I’m also going into the new season with a new out look on the era that has forever tainted the integrity of the game and will always have fans questioning the legitimacy of statistics.

During the steroid era there were no cheaters, only liars.

Don’t get me wrong. I am adamantly against steroids and so bothered by what the performance enhancers have done to the game. But looking at the issue from both sides, it’s become very clear that without proper preventative measures, the issue was inevitable.

It starts from the moment you step onto a little league field. The moment a child falls in love with the game. The moment becoming the next Derek Jeter or Johan Santana becomes a dream. The moment baseball becomes a passion.

Parents tell their kids, “If you dream it you can achieve it.” Tommy Lasorda once told a young baseball player, “If you work hard enough and do whatever it takes, you will be a pro ball player.” I was only 14 at the time, but if Tommy told me I could do it, then I believed I could do it.

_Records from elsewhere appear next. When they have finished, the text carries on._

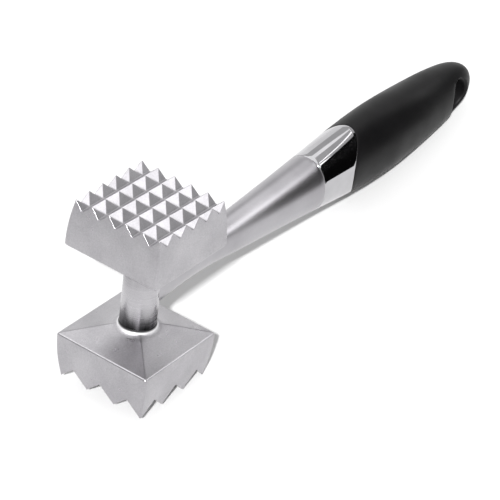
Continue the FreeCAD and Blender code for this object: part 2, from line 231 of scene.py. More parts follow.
def drill(piece, holes):
    """Cuts round holes, each (start, end, radius), into a closed mesh."""
    cutters = [rod(*hole) for hole in holes]
    for cutter in cutters:
        step = piece.modifiers.new("hole", "BOOLEAN")
        step.operation = "DIFFERENCE"
        step.solver = "EXACT"
        step.object = cutter
    apply_modifiers(piece)
    for cutter in cutters:
        data = cutter.data
        bpy.data.objects.remove(cutter)
        bpy.data.meshes.remove(data)


def soften(piece, width, segments, strip_material):
    """Rounds the edges that carry a bevel weight, as far as their weight says."""
    step = piece.modifiers.new("rounding", "BEVEL")
    step.limit_method = "WEIGHT"
    step.width = width * MM
    step.segments = segments
    step.use_clamp_overlap = False
    step.harden_normals = True
    step.material = strip_material
    apply_modifiers(piece)


def smooth(piece, crease_angle=38.0):
    for face in piece.data.polygons:
        face.use_smooth = True
    piece.data.set_sharp_from_angle(angle=math.radians(crease_angle))


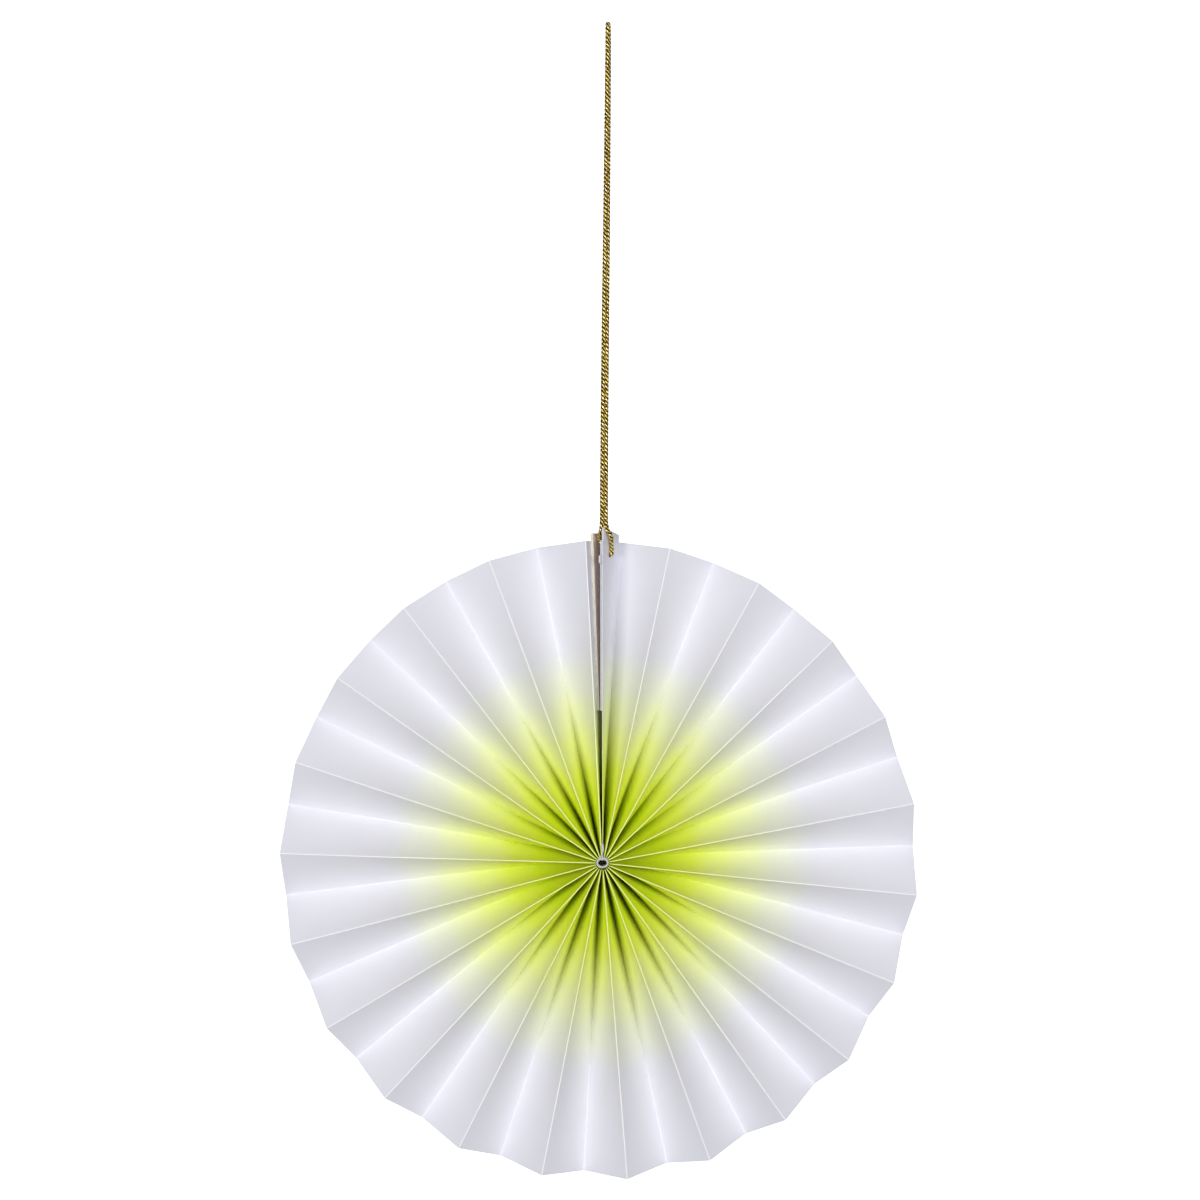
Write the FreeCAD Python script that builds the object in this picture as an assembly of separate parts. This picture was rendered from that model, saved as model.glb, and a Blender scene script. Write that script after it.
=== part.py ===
import FreeCAD, Part
import math
import os

# Paper fan rosette, opened to a full circle and hung from a gold cord. Millimetres.
# It is built round the middle of the rosette, front towards -Y and up +Z, and moved at the
# end so that the origin is at the inside top of the hanging loop.

vec = FreeCAD.Vector

# The pleated sheet
fan_radius = 100.0        # middle of the rosette to the tips of the folds
pleat_width = 18.5        # one panel, from a front fold to the back fold beside it
front_folds = 22          # front folds between the two free edges
paper = 0.22              # thickness of the sheet
hub_radius = 2.1          # pinched inner ends, from the axis of the hub
hub_right = 0.55          # the hub sits a little right of the middle of the rim
hub_down = 0.5            # and a little below it
hub_clearance = 0.06      # air between the two end panels where they are tied

# How the folds lie round the circle, in degrees clockwise from the top
seam_middle = -0.2
seam_turn = 6.1           # from the last front fold to the first back fold, across the seam
end_panel_turn = 3.6      # what each end panel spans at the rim
sag_turn = 3.33           # the folds stand wider at the top than at the bottom
sag_phase = 10.0
uneven_turn = 0.31        # unevenness of folding by hand, three waves round the circle
uneven_phase = 42.0

# Where the sheet is divided between hub (0) and rim (1)
stations = (0.0, 0.04, 0.1, 0.2, 0.46, 0.73, 1.0)

# The two stiff cards in the seam
glue = 0.05               # glue line between a card and its panel
left_card = 0.9           # thicknesses
right_card = 0.5
card_foot = 0.46          # inner ends of both cards, as a share of the way to the rim
left_card_front = 0.25    # front and back edges of the cards, as shares of the panel
left_card_back = 0.9
right_card_back = 0.8
tab_front = 0.09          # the right card above the rim
tab_back = 0.92
left_card_above = 2.4     # heights above the rim
tab_above_front = 4.3
tab_above_back = 2.3
tooth_below_rim = 4.6     # top of the small tooth on the right card's front edge
tooth_height = 2.7
tooth_proud = 0.09        # how far the tooth stands forward, as a share of the panel

# The tying thread
thread = 0.8              # diameter
thread_clearance = 0.1    # to the inner ends of the pleats
ring_behind_front = 0.6   # a thread ring's middle from the front or the back of the hub
knot_radius = 0.6
knot_behind_front = 0.1
tail_radius = 0.3
tail_length = 4.3         # the thread's tail lies up the seam
tail_below_ends = 0.2     # its foot is this far below the tops of the pinched ends
tail_gap = 0.05           # to the front edges it lies on

# The cord and its hole
cord = 1.25               # diameter
hole_clearance = 0.2      # on the radius
hole_below_rim = 4.4
hole_across = 0.41        # from the front edge, as a share of the panel
half_apart = 0.68         # half the distance between the two strands' middles
pair_foot = vec(1.3, -5.6, 105.9)     # middle of the pair where the strands part
pair_head = vec(2.22, -4.2, 253.5)    # middle of the pair below the eye
pair_points = 4           # over which the pair makes a quarter turn
eye_radius = 2.0          # of the cord's middle line
eye_throat = 5.1          # height over which the eye opens

last_fold = 2 * front_folds + 1
hub = vec(hub_right, 0, -hub_down)


def turned(angle, radius):
    """A point in the plane of the rim, at an angle clockwise from the top."""
    t = math.radians(angle)
    return vec(radius * math.sin(t), 0, radius * math.cos(t))


def rim_angle(fold):
    """Fold 0 is the free front edge right of the seam, odd folds lie at the back, even ones
    at the front, and the last one is the free back edge left of the seam."""
    if fold == 0:
        return rim_angle(1) - end_panel_turn
    if fold == last_fold:
        return rim_angle(last_fold - 1) + end_panel_turn
    step = (360.0 - seam_turn) / (last_fold - 2)
    u = seam_middle + seam_turn / 2 + (fold - 1) * step
    sag = sag_turn * math.sin(math.radians(u + sag_phase))
    uneven = uneven_turn * math.sin(math.radians(3 * u + uneven_phase))
    return u + sag + uneven


def hub_angle(fold):
    """The inner ends are packed evenly, with the two end panels one layer apart."""
    seam = math.degrees((paper + hub_clearance) / hub_radius)
    step = (360.0 - seam) / (last_fold - 1)
    return seam_middle + (seam - step) / 2 + fold * step


def fold_line(fold, share):
    """Where a fold lies, seen from the front, at a share of the way from hub to rim."""
    inner = hub + turned(hub_angle(fold), hub_radius)
    outer = turned(rim_angle(fold), fan_radius)
    return inner + (outer - inner) * share


def gap_beside(fold, share):
    """Mean distance, seen from the front, from a fold to the folds beside it."""
    beside = [f for f in (fold - 1, fold + 1) if 0 <= f <= last_fold]
    here = fold_line(fold, share)
    return sum((fold_line(f, share) - here).Length for f in beside) / len(beside)


def sheet_corner(fold, share, at_back):
    """A corner of the sheet's front or back face on a fold. The panels keep their width, so
    the pleats grow shallower as they open. The layer's depth at the fold is what gives the
    panels their thickness, up to where they lie pressed together at the hub."""
    wide = gap_beside(fold, share)
    deep = math.sqrt(pleat_width ** 2 - wide ** 2)
    slant = wide * math.sqrt(pleat_width ** 2 - paper ** 2) - paper * deep
    layer = paper * slant / (wide ** 2 - paper ** 2)
    p = fold_line(fold, share)
    if fold % 2:
        p.y = deep / 2 - (0 if at_back else layer)
    else:
        p.y = -deep / 2 + (layer if at_back else 0)
    return p


corners = {}
for f in range(last_fold + 1):
    for k, share in enumerate(stations):
        for at_back in (False, True):
            corners[f, k, at_back] = sheet_corner(f, share, at_back)


def plane_face(*points):
    return Part.Face(Part.makePolygon(list(points) + [points[0]]))


def ruled_face(a, b, c, d):
    """The face between the lines a-b and d-c."""
    return Part.makeRuledSurface(Part.makeLine(a, b), Part.makeLine(d, c))


def closed_solid(faces):
    shell = Part.makeShell(faces)
    shell.sewShape()
    solid = Part.makeSolid(shell)
    if solid.Volume < 0:
        solid.reverse()
    return solid


def pleated_sheet():
    faces = []
    rim = len(stations) - 1
    for f in range(last_fold):
        for k in range(rim):
            for at_back in (False, True):
                faces.append(ruled_face(corners[f, k, at_back], corners[f, k + 1, at_back],
                                        corners[f + 1, k + 1, at_back], corners[f + 1, k, at_back]))
        for k in (0, rim):
            faces.append(plane_face(corners[f, k, False], corners[f + 1, k, False],
                                    corners[f + 1, k, True], corners[f, k, True]))
    for f in (0, last_fold):
        for k in range(rim):
            faces.append(plane_face(corners[f, k, False], corners[f, k + 1, False],
                                    corners[f, k + 1, True], corners[f, k, True]))
    return closed_solid(faces)


def on_panel(panel, share, across, at_back):
    """A point on a panel's face, across it from its first fold (0) to the next (1). Past the
    rim the face is carried on straight."""
    k = max(i for i in range(len(stations) - 1) if stations[i] <= share or i == 0)
    t = (share - stations[k]) / (stations[k + 1] - stations[k])
    sides = []
    for f in (panel, panel + 1):
        inner, outer = corners[f, k, at_back], corners[f, k + 1, at_back]
        sides.append(inner + (outer - inner) * t)
    return sides[0] + (sides[1] - sides[0]) * across


def facing(panel, share):
    """Unit vector out of a panel's front face."""
    across = on_panel(panel, share, 1, False) - on_panel(panel, share, 0, False)
    along = on_panel(panel, share + 0.01, 0.5, False) - on_panel(panel, share, 0.5, False)
    n = across.cross(along)
    return n.normalize()


def share_at(above_rim):
    """The share of the way from hub to rim that lies a distance above the rim."""
    return 1 + above_rim / (fan_radius - hub_radius)


def board(panel, at_back, thickness, outline):
    """A piece of card of four corners, (share, across), glued to a panel's face."""
    side = -1 if at_back else 1
    near, far = [], []
    for share, across in outline:
        p = on_panel(panel, share, across, at_back)
        n = facing(panel, share) * side
        near.append(p + n * glue)
        far.append(p + n * (glue + thickness))
    faces = [ruled_face(*near), ruled_face(*far)]
    for i in range(4):
        j = (i + 1) % 4
        faces.append(ruled_face(near[i], near[j], far[j], far[i]))
    return closed_solid(faces)


def card(panel, at_back, thickness, outlines):
    boards = [board(panel, at_back, thickness, o) for o in outlines]
    return boards[0].fuse(boards[1:]).removeSplitter()


def strip(start, end, front, back):
    return [(start, front), (end, front), (end, back), (start, back)]


def left_end_card():
    middle = stations[-2]
    front, back = left_card_front, left_card_back
    top = share_at(left_card_above)
    return card(last_fold - 1, False, left_card, [
        strip(card_foot, middle, front, back),
        strip(middle, top, front, back)])


def right_end_card():
    middle = stations[-2]
    tooth_top = share_at(-tooth_below_rim)
    tooth_foot = share_at(-tooth_below_rim - tooth_height)
    back = right_card_back
    tab = [(1, tab_front), (share_at(tab_above_front), tab_front),
           (share_at(tab_above_back), tab_back), (1, tab_back)]
    return card(0, True, right_card, [
        strip(card_foot, middle, 0, back),
        strip(middle, tooth_foot, 0, back),
        strip(tooth_foot, tooth_top, -tooth_proud, back),
        strip(tooth_top, 1, 0, back),
        tab])


# The hole runs through the right end panel and the card glued behind it
hole_share = share_at(-hole_below_rim)
hole_way = facing(0, hole_share)
hole_mouth = on_panel(0, hole_share, hole_across, False)
wall = paper + glue + right_card
hole_middle = hole_mouth - hole_way * (wall / 2)


def cord_hole():
    reach = wall / 2 + 0.4
    return Part.makeCylinder(cord / 2 + hole_clearance, 2 * reach,
                             hole_middle - hole_way * reach, hole_way)


def binding_thread():
    """Two rings inside the pinched ends, front and back, joined by a straight run of thread
    at the top, with a knot on the front one and a short tail up the seam."""
    front = -pleat_width / 2
    ring_radius = hub_radius - thread_clearance - thread / 2
    ring_y = front + ring_behind_front
    up, back = vec(0, 0, 1), vec(0, 1, 0)
    rings = [Part.makeTorus(ring_radius, thread / 2, hub + vec(0, y, 0), back)
             for y in (ring_y, -ring_y)]
    run = Part.makeCylinder(thread / 2, -2 * ring_y, hub + vec(0, ring_y, ring_radius), back)
    tail_y = front - tail_gap - tail_radius
    knot_up = hub_radius - thread_clearance / 2 - knot_radius
    knot = Part.makeSphere(knot_radius, hub + vec(0, front + knot_behind_front, knot_up))
    foot = hub + vec(0, tail_y, hub_radius - tail_below_ends)
    tail = Part.makeCylinder(tail_radius, tail_length, foot, up)
    tip = Part.makeSphere(tail_radius, foot + up * tail_length)
    return rings[0].fuse([rings[1], run, knot, tail, tip]).removeSplitter()


def cord_route():
    """The cord's middle line: out of the hole into the gap between the cards, up, through the
    eye at the top, down, and round into the hole from the front."""
    end_gap, straight, bend = 0.1, 0.9, 0.6
    up = vec(0, 0, 1)

    def at_hole(way):
        first = hole_middle + way * end_gap
        second = hole_middle + way * straight
        third = second + (way + up) * bend
        return [first, second, third, third + up * 2.2 - way * 0.08]

    behind = at_hole(-hole_way) + [vec(-0.42, -3.75, 101.9)]
    before = at_hole(hole_way) + [vec(3.3, -4.9, 101.9)]

    def strand(side):
        points = []
        for i in range(pair_points):
            t = i / (pair_points - 1)
            a = math.pi / 2 * t
            apart = vec(math.cos(a), math.sin(a), 0) * (half_apart * side)
            points.append(pair_foot + (pair_head - pair_foot) * t + apart)
        return points

    eye = []
    corner = eye_radius * math.tan(math.pi / 8)
    middle = pair_head + up * (eye_throat + eye_radius / 2 + corner / 2)
    for y, z in ((eye_radius, -eye_radius / 2), (eye_radius, corner), (corner, eye_radius)):
        eye.append((y, z))
    left_eye = [middle + vec(0, -y, z) for y, z in eye]
    right_eye = [middle + vec(0, y, z) for y, z in reversed(eye)]
    return (behind + strand(-1) + left_eye + right_eye
            + list(reversed(strand(1))) + list(reversed(before)))


def tube(points, diameter):
    """A round tube along straight runs joined by tangent arcs, and its length."""
    edges = []
    radii = []
    start = points[0]
    for before, here, after in zip(points, points[1:], points[2:]):
        run_in, run_out = here - before, after - here
        short = min(run_in.Length, run_out.Length)
        turn = run_in.getAngle(run_out)
        back = 0.45 * short
        radii.append(back / math.tan(turn / 2))
        a = here - run_in * (back / run_in.Length)
        b = here + run_out * (back / run_out.Length)
        half = (a + b) * 0.5
        to_corner = here - half
        centre = here - to_corner * (radii[-1] / math.cos(turn / 2) / to_corner.Length)
        middle = centre + (here - centre) * (radii[-1] / (here - centre).Length)
        edges.append(Part.LineSegment(start, a).toShape())
        edges.append(Part.Arc(a, middle, b).toShape())
        start = b
    edges.append(Part.LineSegment(start, points[-1]).toShape())
    path = Part.Wire(edges)
    ring = Part.Wire([Part.makeCircle(diameter / 2, points[0], points[1] - points[0])])
    solid = path.makePipeShell([ring], True, False)
    print("cord radii", " ".join("%.1f" % r for r in radii))
    return solid, path.Length


route = cord_route()
hanging_cord, cord_length = tube(route, cord)
section = math.pi * (cord / 2) ** 2
print("cord length %.2f, volume %.3f, section times length %.3f"
      % (cord_length, hanging_cord.Volume, section * cord_length))

hole = cord_hole()
nodes = {
    "pleated_paper": pleated_sheet().cut(hole),
    "left_end_card": left_end_card(),
    "right_end_card": right_end_card().cut(hole),
    "binding_thread": binding_thread(),
    "hanging_cord": hanging_cord,
}

# The origin is at the inside top of the loop
loop_top = max(p.z for p in route) - cord / 2
hang_point = vec(pair_head.x, pair_head.y, loop_top)
print("middle of the rosette from the origin", -hang_point)

os.makedirs("parts", exist_ok=True)
for name, shape in nodes.items():
    if shape.ShapeType == "Compound" and len(shape.Solids) == 1:
        shape = shape.Solids[0]
    shape.translate(-hang_point)
    print(name, shape.ShapeType, "solids", len(shape.Solids), "faces", len(shape.Faces),
          "valid", shape.isValid(), "volume %.2f" % shape.Volume)
    shape.exportStep("parts/%s.step" % name)
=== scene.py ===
import bpy
import math
import numpy as np
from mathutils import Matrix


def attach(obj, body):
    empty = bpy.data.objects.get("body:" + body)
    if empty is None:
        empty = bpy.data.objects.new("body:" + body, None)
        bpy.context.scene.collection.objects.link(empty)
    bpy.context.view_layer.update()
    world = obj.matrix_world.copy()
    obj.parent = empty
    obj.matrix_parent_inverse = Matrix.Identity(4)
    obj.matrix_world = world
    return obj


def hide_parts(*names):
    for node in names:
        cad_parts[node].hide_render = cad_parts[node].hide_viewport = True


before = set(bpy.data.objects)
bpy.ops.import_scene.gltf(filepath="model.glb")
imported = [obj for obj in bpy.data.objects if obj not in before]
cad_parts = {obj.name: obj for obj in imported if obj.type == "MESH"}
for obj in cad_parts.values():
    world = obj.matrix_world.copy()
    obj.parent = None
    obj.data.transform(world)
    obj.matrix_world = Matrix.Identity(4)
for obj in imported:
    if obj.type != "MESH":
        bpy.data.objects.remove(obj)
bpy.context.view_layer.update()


# The pleated sheet
# One strip of thin paper, dyed lime along one edge. It is folded into even pleats, pinched
# along the dyed edge and opened to a full circle, so its two free edges meet at the top.
fan_radius = 0.100
pleat_width = 0.0185
front_folds = 22
paper_thickness = 0.00022
hub_radius = 0.0021
hub_clearance = 0.00006
fan_middle = np.array([-0.00222, 0.0042, -0.261389])
hub_middle = fan_middle + [0.00055, 0.0, -0.0005]
last_fold = 2 * front_folds + 1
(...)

Doing whatever it takes. That could mean anything. Waking up at dawn to run five miles everyday, hitting off a tee, exhausting yourself with countless shoulder exercises, etc. What if you still aren’t good enough? Do you ignore your dream? Do you forget Tommy and stop doing “whatever it takes”?

For many, it took steroids to achieve their dream and get to the Big Leagues. It took steroids to earn hundreds of thousands more than they would of working as a store clerk or deliveryman. It took steroids to leave poverty on some Caribbean island and create a life that others could barely imagine in their dreams.

It’s not that players wanted to take steroids or even enjoyed it. I’d be surprised if I found one player who actually took pleasure in sticking a needle into his butt or a player who was happy with the side effects. The fact is, the drugs were available and players needed to use in order to keep up.

Pundits will point out that Babe Ruth or Hank Aaron put up exceptional numbers without the use of steroids. This argument is naïve and unfair. If steroids existed and were available players would have used them. It’s not as if players back in the day had a higher set of morals than today’s players. Pitchers constantly gave themselves unfair advantages by throwing spitballs and doctoring the ball despite breaking the rules in doing so.

So in an era when almost everybody was “juicing” it is difficult to call these players cheaters. Who exactly were they cheating? Before 2002 there was no penalty for a positive test. And it wasn’t as if they were cheating the “clean” players. Those players had an equal opportunity to use steroids, but simply chose against it.

The demons of the steroid era were the liars. The players who told the media they had never injected. The players who sat in front of Congress and pointed fingers saying they knew nothing. The players who achieved incredible statistics but failed to own up to their secret formula for success. The liars who cheated the fans from the truth.

People were quick to throw Alex Rodriguez (above, right) under the bus after word of his 2002 positive test came out just about a month ago. But A-Rod came right out and admitted he did it. Instead of being condemned, A-Rod should have been applauded. He failed a drug test during a season when there was no penalty for steroids. Since baseball instituted a penalty, he has tested clean time and time again. A baseball player not cheating, but instead, following the rules.

If the likes of Bonds (top), Clemens, Palmeiro (above), and the continuing list of liars had just admitted to their usage from the get go, the baseball world would have been quick to forgive and understand. These players did whatever it took to be the best they could be.

Instead some of the greatest players to play this great and historic game may be left out of the Hall of Fame. Not because they are cheaters… because they are liars.